[Scripts that build objects]
§ §
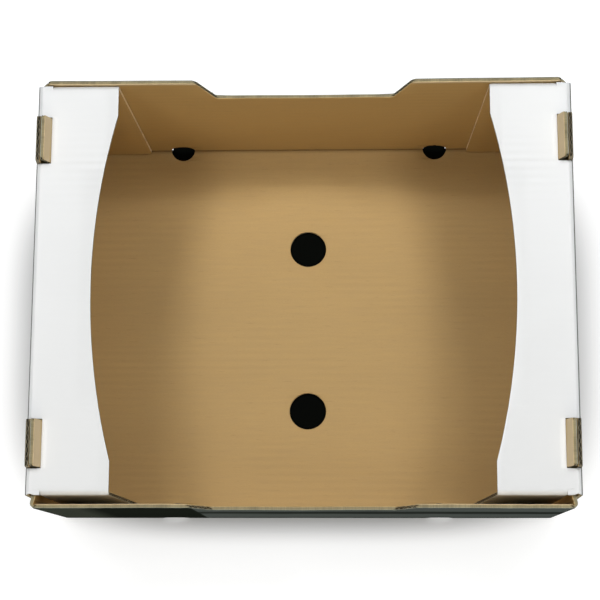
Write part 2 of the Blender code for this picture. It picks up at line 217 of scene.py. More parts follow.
class Panel:
    """A stretch of the blank: its outline in U and V, what is punched out, and how it lies."""

    def __init__(self, name, outline, lie, rows=(), columns=(), smooth=False):
        self.name = name
        self.outline = outline
        self.lie = lie
        self.rows = rows
        self.columns = columns
        self.smooth = smooth


def rounded(corners):
    """An outline whose corners, each (u, v, radius), are turned into short arcs."""
    outline = []
    for number, (across, away, radius) in enumerate(corners):
        corner = Vector((across, away))
        if radius == 0:
            outline.append(tuple(corner))
            continue
        before = Vector(corners[number - 1][:2])
        after = Vector(corners[(number + 1) % len(corners)][:2])
        back = (before - corner).normalized()
        ahead = (after - corner).normalized()
        half = back.angle(ahead) / 2
        tangent = radius / math.tan(half)
        centre = corner + (back + ahead).normalized() * (radius / math.sin(half))
        start = corner + back * tangent - centre
        sweep = start.angle_signed(corner + ahead * tangent - centre)
        for step in range(CORNER_STEPS + 1):
            turn = -sweep * step / CORNER_STEPS
            outline.append((
                centre.x + start.x * math.cos(turn) - start.y * math.sin(turn),
                centre.y + start.x * math.sin(turn) + start.y * math.cos(turn),
            ))
    return outline


def arc_points(start, end, middle, level):
    """Points (v, u) on the circle through (start, level), (end, level) and the waist."""
    half = (end - start) / 2
    rise = level - middle
    radius = (half * half + rise * rise) / (2 * rise)
    sweep = math.asin(half / radius)
    points = []
    for step in range(ARC_STEPS + 1):
        turn = sweep * (2 * step / ARC_STEPS - 1)
        across = (start + end) / 2 + radius * math.sin(turn)
        points.append((across, middle + radius * (1 - math.cos(turn))))
    return points


def circle(centre, diameter):
    points = []
    for step in range(HOLE_STEPS):
        turn = 2 * math.pi * step / HOLE_STEPS
        points.append((
            centre[0] + diameter / 2 * math.sin(turn), centre[1] + diameter / 2 * math.cos(turn)
        ))
    return points


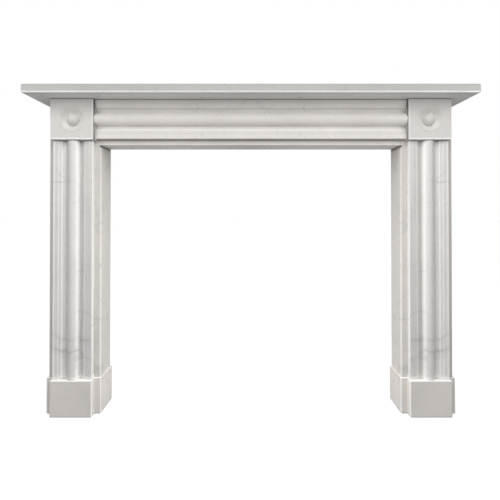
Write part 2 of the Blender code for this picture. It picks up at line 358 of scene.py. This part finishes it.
# The camera, from the photograph's perspective, in its own pixels and in metres
PHOTO_SIZE = 500
CENTRE_COLUMN = 250.85
HORIZON_ROW = 210.0
FOCAL_PIXELS = 360.0
SENSOR = 36.0
CAMERA_HEIGHT = 0.720
CAMERA_GAP = 1.190
CAMERA_PITCH = radians(0.5)


def arc(centre, radius, start, end, steps):
    """Points on a circular arc, both ends included."""
    points = []
    for i in range(steps + 1):
        angle = start + (end - start) * i / steps
        points.append((centre[0] + radius * cos(angle), centre[1] + radius * sin(angle)))
    return points


def moulding_half():
    """Half the moulded section from the torus crest outwards, as (u from the middle, d from the flats)."""
    rise = TORUS_PROUD + HOLLOW_DEPTH
    half = TORUS_WIDTH / 2
    sweep = 2 * atan2(rise, half)
    radius = half / sin(sweep)
    points = arc((0, TORUS_PROUD - radius), radius, pi / 2, pi / 2 - sweep, TORUS_STEPS // 2)
    drop = HOLLOW_DEPTH - FILLET_DEPTH
    reach = HOLLOW_WIDTH - QUIRK_ARRIS
    for i in range(1, HOLLOW_STEPS + 1):
        angle = pi / 2 * i / HOLLOW_STEPS
        climb = (drop - QUIRK_ARRIS) * (1 - cos(angle))
        points.append((half + reach * sin(angle), climb - HOLLOW_DEPTH))
    lip = (half + HOLLOW_WIDTH, -FILLET_DEPTH - QUIRK_ARRIS)
    points += arc(lip, QUIRK_ARRIS, pi, pi / 2, ARRIS_STRIPS)
    step = half + HOLLOW_WIDTH + FILLET_WIDTH
    points.append((step, -FILLET_DEPTH))
    points += arc((step + QUIRK_ARRIS, -QUIRK_ARRIS), QUIRK_ARRIS, pi, pi / 2, ARRIS_STRIPS)
    edge = MOULDING_WIDTH / 2 - SLAB_ARRIS
    points += arc((edge, -SLAB_ARRIS), SLAB_ARRIS, pi / 2, 0, ARRIS_STRIPS)
    return points


def section_curve(name, thickness):
    """A flat closed curve of the whole moulded section, with its plain back."""
    half = moulding_half()
    left = [(-u, d) for u, d in reversed(half[1:])]
    outline = left + half + [(MOULDING_WIDTH / 2, -thickness), (-MOULDING_WIDTH / 2, -thickness)]
    curve = bpy.data.curves.new(name, "CURVE")
    curve.dimensions = "2D"
    curve.fill_mode = "NONE"
    spline = curve.splines.new("POLY")
    spline.points.add(len(outline) - 1)
    for point, (u, d) in zip(spline.points, outline):
        point.co = (u, d, 0, 1)
    spline.use_cyclic_u = True
    obj = bpy.data.objects.new(name, curve)
    bpy.context.scene.collection.objects.link(obj)
    return obj


def tree_input(tree, name, kind, value=None):
    """Adds a named input to a node tree."""
    socket = tree.interface.new_socket(name, in_out="INPUT", socket_type=kind)
    if value is not None:
        socket.default_value = value
    return socket


def moulded_slab_tree():
    """Geometry nodes that carry a section curve along a length, close its ends and set the material."""
    tree = bpy.data.node_groups.new("moulded slab", "GeometryNodeTree")
    tree_input(tree, "Geometry", "NodeSocketGeometry")
    tree_input(tree, "Section", "NodeSocketObject")
    tree_input(tree, "Length", "NodeSocketFloat", 1.0)
    tree_input(tree, "Material", "NodeSocketMaterial")
    tree.interface.new_socket("Geometry", in_out="OUTPUT", socket_type="NodeSocketGeometry")
    add, link = tree.nodes.new, tree.links.new
    given = add("NodeGroupInput")
    section = add("GeometryNodeObjectInfo")
    link(given.outputs["Section"], section.inputs["Object"])
    fill = add("GeometryNodeFillCurve")
    fill.mode = "NGONS"
    link(section.outputs["Geometry"], fill.inputs["Curve"])
    along = add("ShaderNodeCombineXYZ")
    link(given.outputs["Length"], along.inputs["Z"])
    extrude = add("GeometryNodeExtrudeMesh")
    extrude.mode = "FACES"
    extrude.inputs["Individual"].default_value = False
    link(fill.outputs["Mesh"], extrude.inputs["Mesh"])
    link(along.outputs["Vector"], extrude.inputs["Offset"])
    flip = add("GeometryNodeFlipFaces")
    link(fill.outputs["Mesh"], flip.inputs["Mesh"])
    join = add("GeometryNodeJoinGeometry")
    link(extrude.outputs["Mesh"], join.inputs["Geometry"])
    link(flip.outputs["Mesh"], join.inputs["Geometry"])
    merge = add("GeometryNodeMergeByDistance")
    merge.inputs["Distance"].default_value = TOUCH
    link(join.outputs["Geometry"], merge.inputs["Geometry"])
    realize = add("GeometryNodeRealizeInstances")
    link(merge.outputs["Geometry"], realize.inputs["Geometry"])
    finish = add("GeometryNodeSetMaterial")
    link(realize.outputs["Geometry"], finish.inputs["Geometry"])
    link(given.outputs["Material"], finish.inputs["Material"])
    result = add("NodeGroupOutput")
    link(finish.outputs["Geometry"], result.inputs["Geometry"])
    return tree


def grown(name, tree, values):
    """The plain mesh that a geometry node tree makes from its named values."""
    holder = bpy.data.objects.new(name, bpy.data.meshes.new(name))
    bpy.context.scene.collection.objects.link(holder)
    modifier = holder.modifiers.new("shape", "NODES")
    modifier.node_group = tree
    for item in tree.interface.items_tree:
        if item.item_type == "SOCKET" and item.in_out == "INPUT" and item.name in values:
            modifier[item.identifier] = values[item.name]
    graph = bpy.context.evaluated_depsgraph_get()
    mesh = bpy.data.meshes.new_from_object(holder.evaluated_get(graph), depsgraph=graph)
    bpy.data.objects.remove(holder)
    return mesh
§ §
● STATED TASK:
Please output the exact lines of the records above, beginning with the first and stopping after the line that holds "self.smooth = smooth", and nothing else.

● TASK OUTPUT:
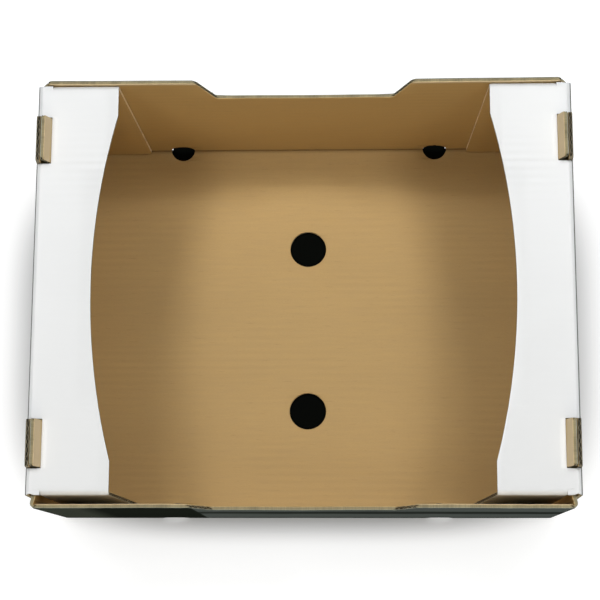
Write part 2 of the Blender code for this picture. It picks up at line 217 of scene.py. More parts follow.
class Panel:
    """A stretch of the blank: its outline in U and V, what is punched out, and how it lies."""

    def __init__(self, name, outline, lie, rows=(), columns=(), smooth=False):
        self.name = name
        self.outline = outline
        self.lie = lie
        self.rows = rows
        self.columns = columns
        self.smooth = smooth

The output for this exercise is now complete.